[Start Recorded data]
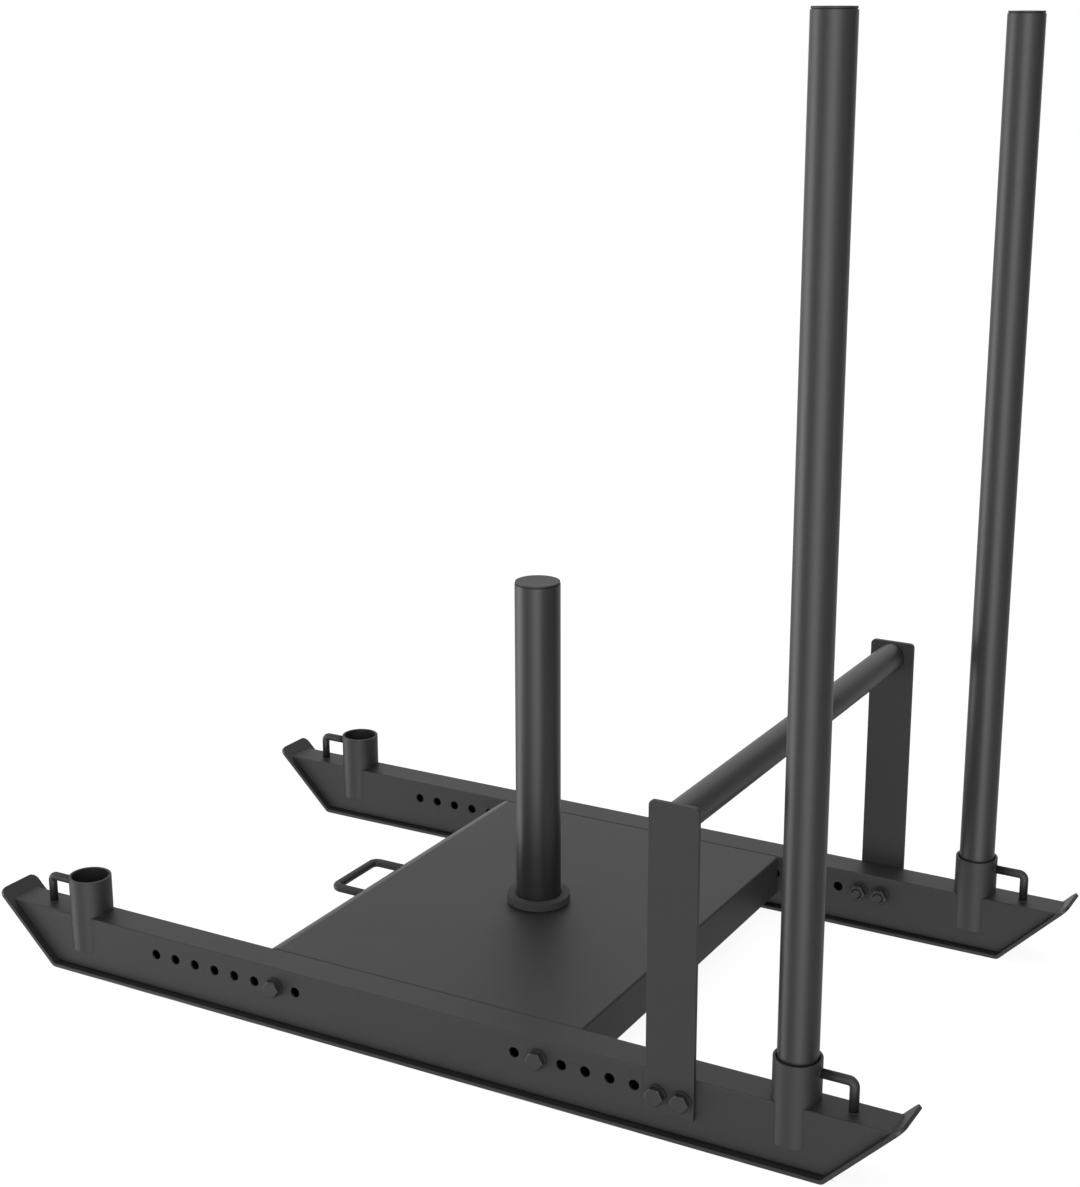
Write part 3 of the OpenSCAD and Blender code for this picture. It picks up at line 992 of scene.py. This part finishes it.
class SLED_OT_weight_post(BuildStep):
    """Turn the weight post and its round foot"""

    bl_idname = "sled.weight_post"
    bl_label = "Weight post"

    def build(self, context, sizes):
        look = context.scene.sled_look
        post = middle_of("weight_post")[1].x
        upright_tube("weight_post", post, sizes.post_wall, sizes.rounding * 0.6, context,
                     sizes.foot_groove)
        mesh = turned("post_foot", self.foot_rings(post, sizes), sizes.tube_steps)
        finish = steel_coat("foot coat", look.foot_colour, look.foot_roughness, look)
        piece("post_foot_turned", mesh, sizes.rounding * 0.5, finish, "post_foot")

    def foot_rings(self, post, sizes):
        """The rings of the post's foot: let into the deck, undercut where it stands on it, and
        grooved round the post."""
        foot, half = middle_of("post_foot")
        deck, deck_half = middle_of("deck_plate")
        groove = sizes.foot_groove
        wide = half.x + sizes.foot_rim
        low, top = foot.z - half.z, foot.z + half.z
        under = deck.z + deck_half.z + groove
        return [
            (half.x, low), (half.x, under), (wide, under), (wide, top), (post + groove, top),
            (post + groove, top - groove), (post - SUNK, top - groove),
        ]


class SLED_OT_handle_frame(BuildStep):
    """Build the two flat uprights and the cross handle between them"""

    bl_idname = "sled.handle_frame"
    bl_label = "Handle frame"

    def build(self, context, sizes):
        for side in SIDES:
            node = f"{side}_upright"
            middle, half = middle_of(node)

            def widened(shape, middle=middle, half=half):
                for vert in shape.verts:
                    away = vert.co.x - middle.x
                    if abs(away) > 0.8 * half.x:
                        vert.co.x += copysign(UPRIGHT_REACH, away)

            from_cad(f"{node}_coated", node, sizes.rounding, finish_of(context, node), widened)
        middle, half = middle_of("cross_handle")
        rings = tube_rings(half.x, sizes.handle_wall, -half.y, half.y)
        mesh = turned("cross_handle", rings, sizes.tube_steps, closed=True)
        mesh.transform(Matrix.Translation(middle) @ Matrix.Rotation(pi / 2, 4, "X"))
        finish = finish_of(context, "cross_handle")
        piece("cross_handle_tube", mesh, sizes.rounding * 0.4, finish, "cross_handle")


class SLED_OT_push_poles(BuildStep):
    """Build the two lift-out push poles"""

    bl_idname = "sled.push_poles"
    bl_label = "Push poles"

    def build(self, context, sizes):
        for side in SIDES:
            node = f"{side}_pole"
            outer = middle_of(node)[1].x
            upright_tube(node, outer, sizes.pole_wall, sizes.rounding * 0.6, context)


def cap_rings(tube, wall, face, thick, sizes):
    """The rings of an end cap with its tube's end at height 0: a finned plug below, and above it
    a groove and a face with a shallow dish."""
    bore = tube - wall
    plug = bore - PLUG_GAP
    fin = bore - FIN_GAP
    hollow = plug - PLUG_WALL
    length = sizes.cap_plug
    rings = [(hollow, 0), (hollow, -length), (plug, -length)]
    for i in (3, 2, 1):
        low = -i * length / 4 - FIN_THICKNESS / 2
        high = low + FIN_THICKNESS
        rings += [(plug, low), (fin, low), (fin, high), (plug, high)]
    rim = face - CAP_RIM
    groove = sizes.cap_groove
    rings += [(plug, 0), (face - groove, 0), (face - groove, groove), (face, groove)]
    rings += [(face, thick), (rim, thick)]
    for share in (0.96, 0.8, 0.55, 0.3, 0.1):
        rings.append((rim * share, thick - sizes.cap_dish * (1 - share ** 4)))
    return rings


class SLED_OT_end_caps(BuildStep):
    """Mould the end caps of the weight post and the push poles"""

    bl_idname = "sled.end_caps"
    bl_label = "End caps"

    def build(self, context, sizes):
        self.cap("post_cap", "weight_post", sizes.post_wall, 1, context, sizes)
        for side in SIDES:
            pole = f"{side}_pole"
            self.cap(f"{side}_pole_cap", pole, sizes.pole_wall, 1, context, sizes)
            self.cap(f"{side}_pole_foot", pole, sizes.pole_wall, -1, context, sizes)

    def cap(self, node, tube, wall, up, context, sizes):
        """A cap on the upper end of a tube, or turned over on its lower end."""
        middle, half = middle_of(node)
        tube_middle, tube_half = middle_of(tube)
        end = tube_middle.z + up * tube_half.z
        thick = up * (middle.z + up * half.z - end)
        mesh = turned(node, cap_rings(tube_half.x, wall, half.x, thick, sizes), sizes.tube_steps)
        over = Matrix.Rotation(0 if up > 0 else pi, 4, "X")
        mesh.transform(Matrix.Translation((tube_middle.x, tube_middle.y, end)) @ over)
        piece(f"{node}_moulded", mesh, 0.25 * MM, finish_of(context, node), node)


def hexagon(flats, height, slope=0.0):
    """A ring of a hexagon that climbs by the slope from its bevel's circle to its corners."""
    def ring(angle):
        radius = flats / 2 / cos(angle % (pi / 3) - pi / 6)
        return radius, height + (radius - HEX_BEVEL * flats) * slope

    return ring


def thread_cut(angle, height, pitch):
    """Depth of a bolt's thread at an angle and a height."""
    turn = (height / pitch - angle / (2 * pi)) % 1.0
    return 0.54 * pitch * abs(2 * turn - 1) ** 1.2


def bolt_rings(length, flats, sizes):
    """A bolt from the outer face of its head at height 0 to the end of its thread."""
    bevel = HEX_BEVEL * flats
    start = length - THREAD_LENGTH
    rings = [
        (bevel * 0.9, 0.0), (bevel, 0.0), hexagon(flats, 0.0, HEX_SLOPE),
        hexagon(flats, sizes.head), (sizes.bolt / 2, sizes.head), (sizes.bolt / 2, start),
    ]
    for i in range(1, THREAD_STEPS + 1):
        height = start + THREAD_LENGTH * i / THREAD_STEPS
        lead = min(1.0, i / 6)
        point = max(0.0, height - (length - BOLT_POINT))

        def ring(angle, height=height, lead=lead, point=point):
            cut = thread_cut(angle, height, sizes.pitch)
            return max(sizes.bolt / 2 - cut * lead - point, sizes.bolt * 0.3), height

        rings.append(ring)
    return rings


def nut_rings(height, flats, sizes):
    """A nut that stands on height 0, chamfered inside and out."""
    bevel = HEX_BEVEL * flats
    bore = sizes.bolt / 2 + NUT_CLEARANCE
    return [
        (bevel, 0.0), hexagon(flats, 0.0, HEX_SLOPE), hexagon(flats, height, -HEX_SLOPE),
        (bevel, height), (bore + NUT_CHAMFER, height), (bore, height - NUT_CHAMFER),
        (bore, NUT_CHAMFER), (bore + NUT_CHAMFER, 0.0),
    ]


class SLED_OT_fasteners(BuildStep):
    """Set the bolts, washers and nuts of the deck and of the handle frame"""

    bl_idname = "sled.fasteners"
    bl_label = "Fasteners"

    def build(self, context, sizes):
        tree = fastener_tree()
        for group in ("deck", "handle"):
            for kind in ("bolts", "washers", "nuts"):
                node = f"{group}_{kind}"
                self.row(tree, node, kind, context, sizes)

    def row(self, tree, node, kind, context, sizes):
        """One mesh of all the fasteners of a CAD node."""
        boxes = solid_boxes(node)
        low, high = boxes[0]
        length, wide = high.y - low.y, high.x - low.x
        flats = wide * cos(pi / 6)
        if kind == "bolts":
            mesh = turned(kind, bolt_rings(length, flats, sizes), 48)
        elif kind == "nuts":
            mesh = turned(kind, nut_rings(length, flats, sizes), 48, closed=True)
        else:
            wall = wide / 2 - sizes.bolt / 2 - NUT_CLEARANCE
            mesh = turned(kind, tube_rings(wide / 2, wall, 0, length), 64, closed=True)
        model = bpy.data.objects.new(f"one_of_{node}", mesh)
        bpy.context.scene.collection.objects.link(model)
        softened(model, 0.18 * MM, 2)
        places, turns = [], []
        for low, high in boxes:
            side = 1 if low.y + high.y > 0 else -1
            outer = high.y if side > 0 else low.y
            places.append(((low.x + high.x) / 2, outer, (low.z + high.z) / 2))
            turns += [side * pi / 2, 0.0, 0.0]
        host = plain_mesh(node, places)
        host.attributes.new("turn", "FLOAT_VECTOR", "POINT").data.foreach_set("vector", turns)
        finish = finish_of(context, node)
        thing = tree.make(f"{node}_plated", host, {"Fastener": model, "Finish": finish})
        bpy.data.objects.remove(model)
        fitted(thing, finish, node)


class SLED_OT_welds(BuildStep):
    """Lay the weld beads round the loops, the sockets, the tow loop and the handle's ends"""

    bl_idname = "sled.welds"
    bl_label = "Welds"

    def build(self, context, sizes):
        x, y, z = Vector((1, 0, 0)), Vector((0, 1, 0)), Vector((0, 0, 1))
        tree = weld_tree()
        self.bead(tree, "tow_loop_welds", "tow_loop", self.tow(y, z, sizes), 2, context, sizes)
        self.bead(tree, "handle_welds", "cross_handle", self.handle(x, z), 3, context, sizes)
        loops, sockets = self.loops(x, y, sizes), self.sockets(x, y, sizes)
        self.bead(tree, "strap_loop_welds", "deck_plate", loops, 4, context, sizes)
        self.bead(tree, "socket_welds", "deck_plate", sockets, 5, context, sizes)

    def bead(self, tree, name, node, paths, seed, context, sizes):
        """One mesh of all the beads of a group."""
        finish = powder_coat(context.scene.sled_look)
        thing = tree.make(name, path_mesh(name, paths), {
            "Bead Radius": sizes.weld, "Ripple": sizes.weld_step, "Seed": seed, "Finish": finish,
        })
        fitted(thing, finish, node, stands_for=False)

    def tow(self, y, z, sizes):
        middle, half = middle_of("tow_loop")
        root = middle.x + half.x - DECK_REACH
        places = [(root, side * (half.y - half.z), middle.z) for side in SIDES.values()]
        return [circle_path(place, y, z, sizes.tow_rod / 2, 32) for place in places]

    def handle(self, x, z):
        middle, half = middle_of("cross_handle")
        places = [(middle.x, side * half.y, middle.z) for side in SIDES.values()]
        return [circle_path(place, x, z, half.x, 64) for place in places]

    def loops(self, x, y, sizes):
        """Round the foot of each strap loop's leg, and along its saddle on the socket."""
        rod = sizes.loop_rod / 2
        wall = CAD_SOCKET_BORE + sizes.socket_wall
        paths = []
        for corner in CORNERS:
            middle, half = middle_of(f"{corner}_loop")
            socket = middle_of(f"{corner}_socket")[0]
            end = 1 if middle.x > 0 else -1
            leg = (middle.x + end * (half.x - half.y + LOOP_REACH), middle.y, middle.z - half.z)
            paths.append(circle_path(leg, x, y, rod, 32))
            level = middle.z + half.z - rod
            saddle = []
            for step in range(36):
                angle = 2 * pi * step / 36
                across = rod * cos(angle)
                out = sqrt(wall ** 2 - across ** 2)
                saddle.append((socket.x + end * out, socket.y + across, level + rod * sin(angle)))
            paths.append((saddle, True))
        return paths

    def sockets(self, x, y, sizes):
        """Two arcs on the beam's flat top, before and behind each socket."""
        paths = []
        radius = CAD_SOCKET_BORE + sizes.socket_wall
        for corner in CORNERS:
            socket = middle_of(f"{corner}_socket")[0]
            beam, beam_half = middle_of(f"{corner.split('_')[0]}_beam")
            top = beam.z + beam_half.z
            reach = atan2(0.62 * beam_half.y, radius)
            for middle in (0, pi):
                centre = (socket.x, socket.y, top)
                arc = circle_path(centre, x, y, radius, 24, middle - reach, middle + reach)
                paths.append(arc)
        return paths


# Panel and registration

STEPS = [
    SLED_OT_runners, SLED_OT_sockets, SLED_OT_strap_loops, SLED_OT_deck, SLED_OT_tow_loop,
    SLED_OT_weight_post, SLED_OT_handle_frame, SLED_OT_push_poles, SLED_OT_end_caps,
    SLED_OT_fasteners, SLED_OT_welds, SLED_OT_stage,
]


class SLED_PT_panel(bpy.types.Panel):
    """The sled's steps and settings"""

    bl_idname = "SLED_PT_panel"
    bl_label = "Push Sled"
    bl_space_type = "VIEW_3D"
    bl_region_type = "UI"
    bl_category = "Sled"

    def draw(self, context):
        scene = context.scene
        for settings in (scene.sled_look, scene.sled_sizes, scene.sled_stage):
            box = self.layout.box()
            for name in settings.__annotations__:
                box.prop(settings, name)
        column = self.layout.column(align=True)
        for step in STEPS:
            column.operator(step.bl_idname)


SETTINGS = {"sled_look": SledLook, "sled_sizes": SledSizes, "sled_stage": SledStage}


def register():
    for kind in (*SETTINGS.values(), *STEPS, SLED_PT_panel):
        bpy.utils.register_class(kind)
    for name, kind in SETTINGS.items():
        setattr(bpy.types.Scene, name, PointerProperty(type=kind))


def unregister():
    for name in SETTINGS:
        delattr(bpy.types.Scene, name)
    for kind in reversed((*SETTINGS.values(), *STEPS, SLED_PT_panel)):
        bpy.utils.unregister_class(kind)


def main():
    """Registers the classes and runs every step."""
    register()
    for step in STEPS:
        group, name = step.bl_idname.split(".")
        getattr(getattr(bpy.ops, group), name)()


if __name__ == "__main__":
    main()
[End Recorded data]
* _Task description_:
Return the opening line of the data and every line after it through the line containing "vert.co.x += copysign(UPRIGHT_REACH, away)", please, exactly as written and with nothing added.

* _Problem solution_:
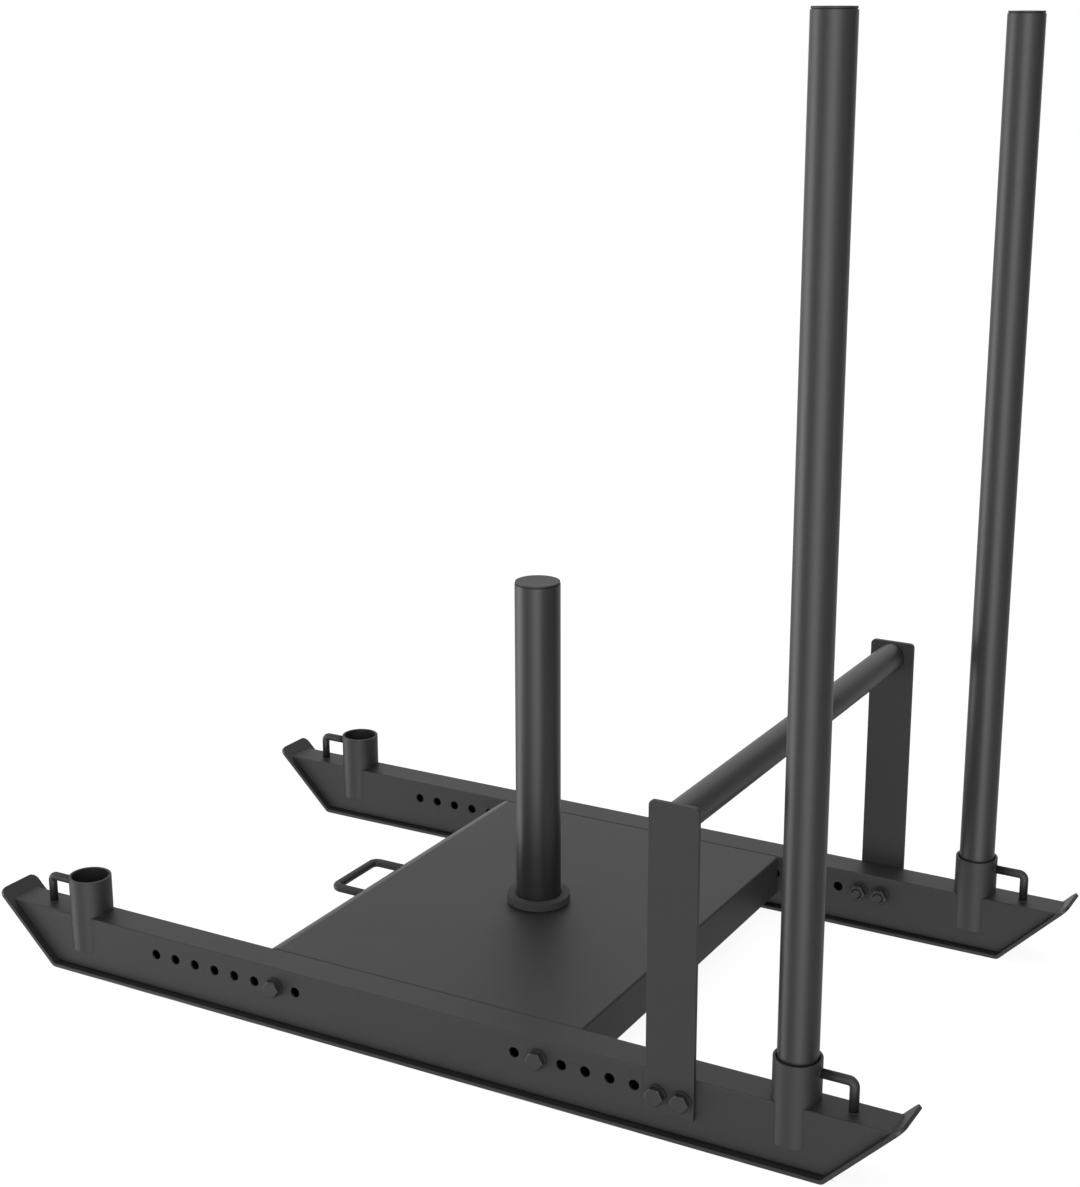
Write part 3 of the OpenSCAD and Blender code for this picture. It picks up at line 992 of scene.py. This part finishes it.
class SLED_OT_weight_post(BuildStep):
    """Turn the weight post and its round foot"""

    bl_idname = "sled.weight_post"
    bl_label = "Weight post"

    def build(self, context, sizes):
        look = context.scene.sled_look
        post = middle_of("weight_post")[1].x
        upright_tube("weight_post", post, sizes.post_wall, sizes.rounding * 0.6, context,
                     sizes.foot_groove)
        mesh = turned("post_foot", self.foot_rings(post, sizes), sizes.tube_steps)
        finish = steel_coat("foot coat", look.foot_colour, look.foot_roughness, look)
        piece("post_foot_turned", mesh, sizes.rounding * 0.5, finish, "post_foot")

    def foot_rings(self, post, sizes):
        """The rings of the post's foot: let into the deck, undercut where it stands on it, and
        grooved round the post."""
        foot, half = middle_of("post_foot")
        deck, deck_half = middle_of("deck_plate")
        groove = sizes.foot_groove
        wide = half.x + sizes.foot_rim
        low, top = foot.z - half.z, foot.z + half.z
        under = deck.z + deck_half.z + groove
        return [
            (half.x, low), (half.x, under), (wide, under), (wide, top), (post + groove, top),
            (post + groove, top - groove), (post - SUNK, top - groove),
        ]


class SLED_OT_handle_frame(BuildStep):
    """Build the two flat uprights and the cross handle between them"""

    bl_idname = "sled.handle_frame"
    bl_label = "Handle frame"

    def build(self, context, sizes):
        for side in SIDES:
            node = f"{side}_upright"
            middle, half = middle_of(node)

            def widened(shape, middle=middle, half=half):
                for vert in shape.verts:
                    away = vert.co.x - middle.x
                    if abs(away) > 0.8 * half.x:
                        vert.co.x += copysign(UPRIGHT_REACH, away)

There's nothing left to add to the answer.